Jaquet Droz La Rattrapante Ref. J024533202
Price: On request
Powered by the self-winding mechanical movement Jaquet Droz 6886 with a chronograph column wheel with rattrapante function and 22K white gold oscillating weight, the timepiece delivers a power reserve of around 40 hours. Its black Grand Feu enameled dial, with individual limited series number indicated on it, features centered hours and minutes, centered chronograph seconds and rattrapante hand, chronograph hours counter at 9 o’clock, chronograph minutes counter at 3 o’clock, and the big date at 12 o’clock.
Its rattrapante hand flaunts a red gold finish and red tip. The splitter finds its home inside a 45mm 18K red gold case which offers a water resistance of up to 30 metres. The watch is offered on a rolled-edge handmade black alligator leather strap.
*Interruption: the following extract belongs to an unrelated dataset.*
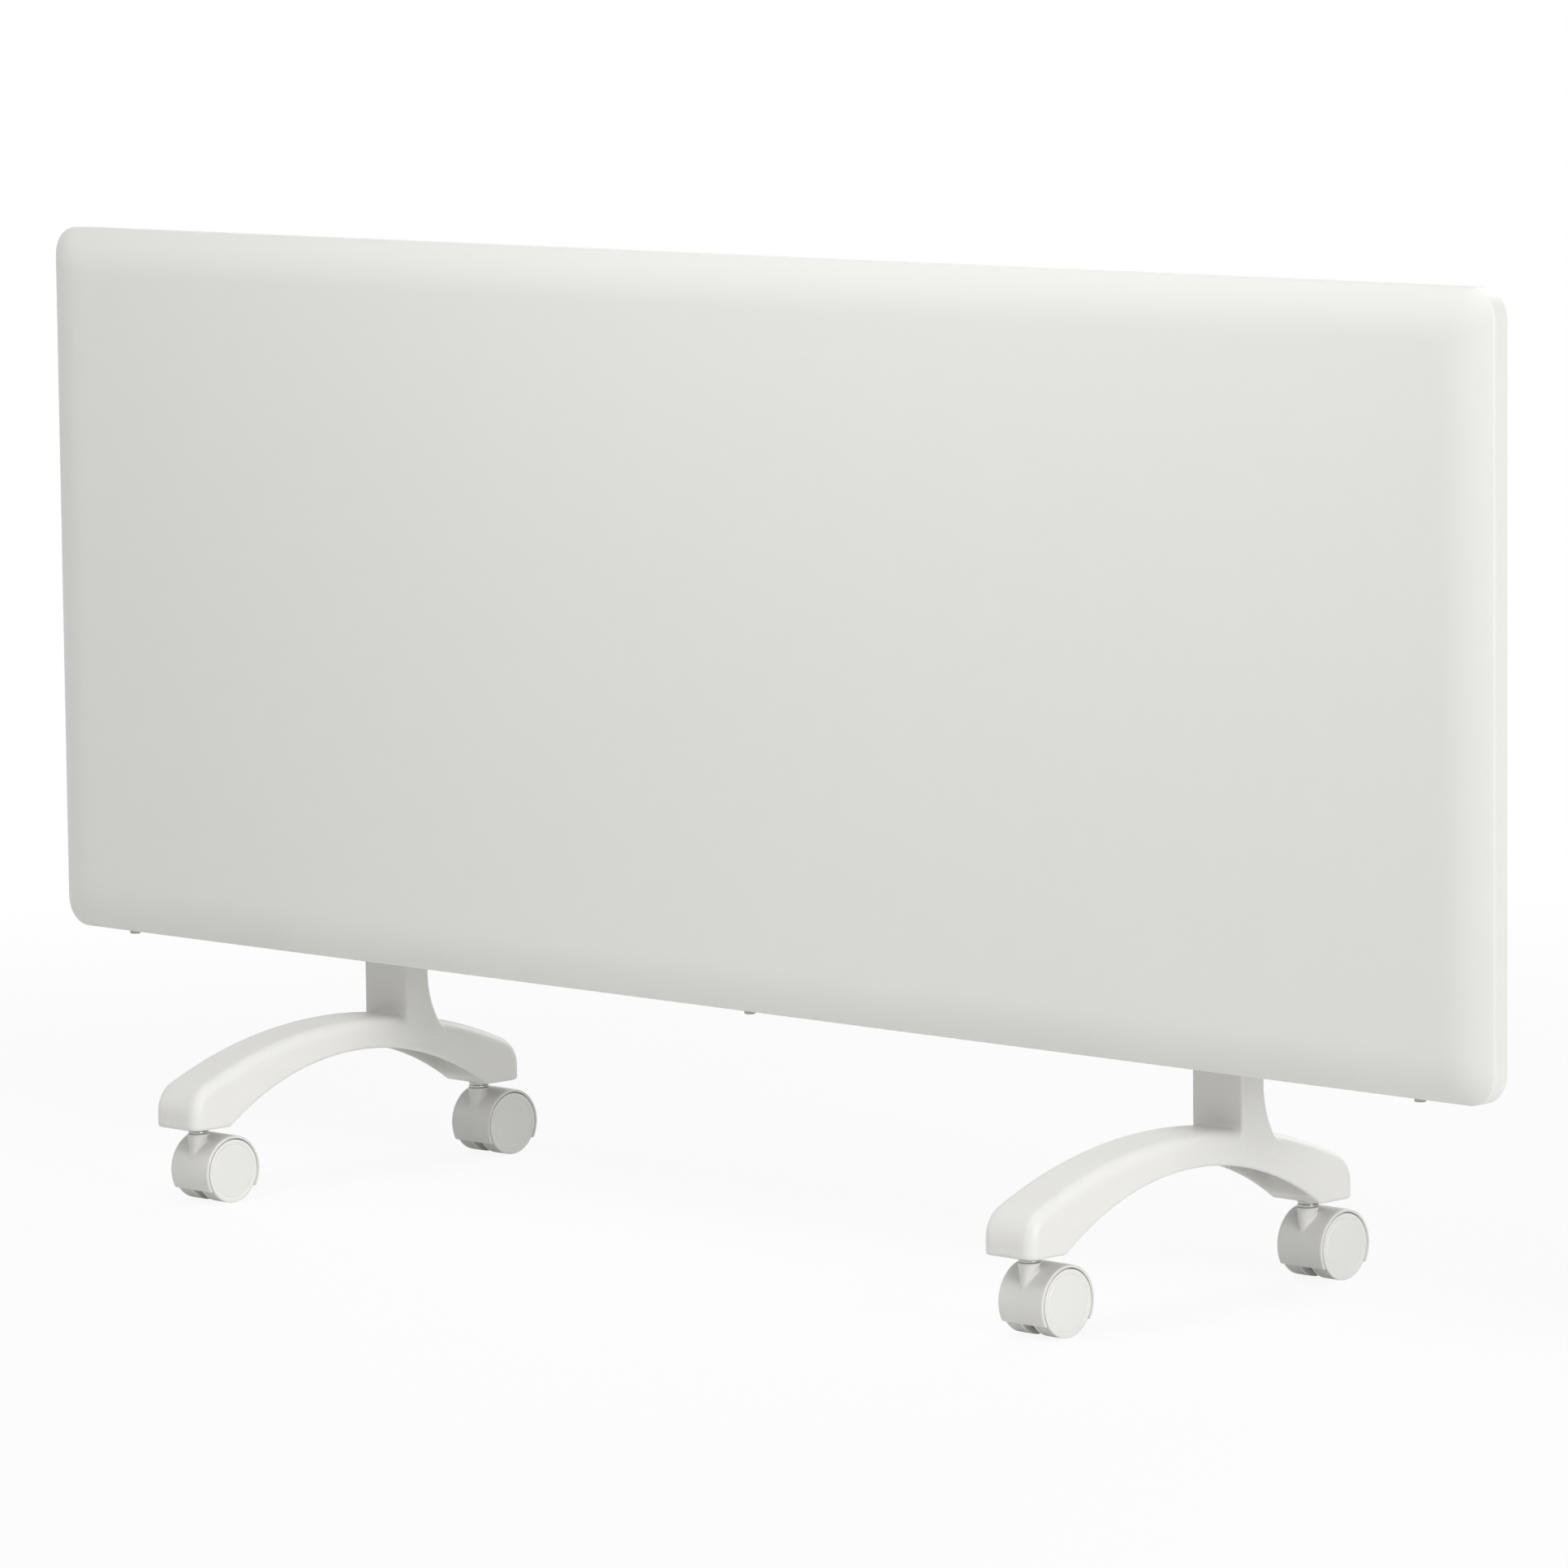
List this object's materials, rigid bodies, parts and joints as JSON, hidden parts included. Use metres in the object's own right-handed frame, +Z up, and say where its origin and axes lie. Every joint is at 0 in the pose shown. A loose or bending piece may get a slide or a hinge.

Breitling Navitimer B03 Chronograph Rattrapante 45
Price: Over Rs20 lakh
Breitling developed the Navitimer in 1952 and since then, the line has given the community some of the most ingenious chronographs. The Navitimer B03 Chronograph Rattrapante 45 has an 18K red gold case and is fitted with the robust and precise Breitling's Manufacture Caliber B03 movement. With two superimposed central chronograph hands, it can measure two elapsed times simultaneously. It finds its home in a big 45mm case, which holds its Stratos Gray dial. Its hour markers and hour and minute hands are coated with Super-LumiNova ensuring legibility in all lighting conditions The watch has a bidirectional rotating bezel with the circular slide rule that has long been associated with Breitling's Navitimers. The watch offers a water resistance of up to 30 metres. The Navitimer B03 Chronograph Rattrapante 45 is driven by the COSC-certified Breitling Manufacture Caliber B03 movement which brings to table a power reserve of around 70 hours. The watch is offered on a black alligator leather strap with a pin buckle.